Habib Luthfi mengungkapkan proses panjang perjalanan benih padi hingga menjadi nasi dan siap dimakan tersebut hendaknya mengingatkan kita untuk senantiasa berdoa saat hendak memakannya.

Sebagaimana diketahui, doa sebelum makan adalah “ALLOOHUMMA BAARIK LANAA FIIMA ROZAQTANAA WAQINAA ‘ADZAABANNAAR“ ( Yaa Allah, berkatilah rezeki yang Engkau berikan kepada kami, dan peliharalah kami dari siksa api neraka)

Menurut Habib Luthfi, pada saat kita membaca doa tersebut, sesungguhnya kita juga ikut mendoakan semua orang yang terlibat dalam proses perjalanan beras yang diuraikan di atas. Dengan kata lain, peluh keringat para petani, masyarakat, pedagang beras, supir yang mengantarkan beras dan orang yang memasak beras tersebut mendapat bagian dari doa yang kita panjatkan tersebut.

Hikmah dari itu semua adalah bahwa nasi yang kita makan itu hendaknya menjadi sarana atau alat bagi kita untuk senantiasa lebih mendekatkan diri kepada Allah SWT.  Kita harus malu, jika nasi yang kita makan itu tidak menimbulkan hasrat diri kita untuk lebih bertakwa.

Pada bagian lain dari ceramahnya, Habib Luthfi menguraikan pula seputar ‘orang mati yang memberi makan orang hidup’.

Maksud perkataan beliau adalah orang-orang suci, seperti para waliyullah, hingga kini makamnya senantiasa diziarahi. Ribuan orang dari berbagai daerah datang ke makam waliyulloh untuk membacakan doa. Bahkan ada diantaranya yang datang dari luar negeri.

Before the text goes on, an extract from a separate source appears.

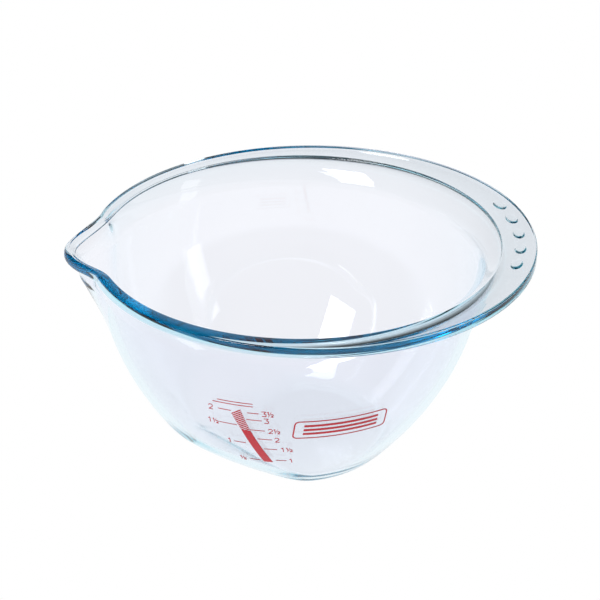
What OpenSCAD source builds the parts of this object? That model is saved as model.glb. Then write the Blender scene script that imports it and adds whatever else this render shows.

Dengan sendirinya, kedatangan orang-orang tersebut juga mengundang para pedagang untuk berada di areal sekitar makam. Mereka berdagang untuk memenuhi hajat para peziarah, seperti makanan dan keperluan lainnya. Termasuk pula orang-orang yang menyediakan tempat penginapan, toilet dan mengatur tempat parkir.

Orang-orang ini mendapatkan rezeki berupa materi atau uang dari para peziarah. Inilah yang dimaksudkan bahwa orang yang telah mati (para waliyulloh) itu seolah-olah masih memberi makan orang yang hidup. Tentu saja hakekat sesungguhnya adalah rezeki datangnya dari Allah SWT.

Hikmahnya adalah hendaknya kita dapat meniru suri tauladan yang ditunjukkan oleh para waliyulloh itu semasa hidupnya.

BaNi MusTajaB

Habib Muhammad Luthfi bin Ali bin Yahya

Catatan:

1. Sebulan setelah acara maulid, terjadi tragedi Tanjung Priok 14 April 2010. Peristiwa tersebut mengingatkan saya pada ceramah Habib Luthfi, terutama menyangkut makam waliyulloh.

2. Mohon maaf jika belum sempat membalas komentar dan blogwalking. Akibat dari semua itu, page rank blog ini turun. Tapi apalah arti page rank dibandingkan silaturahmi di alam maya.

3. Blog ini berganti themes lagi. Sekadar memancing gairah menulis. Mohon maklum.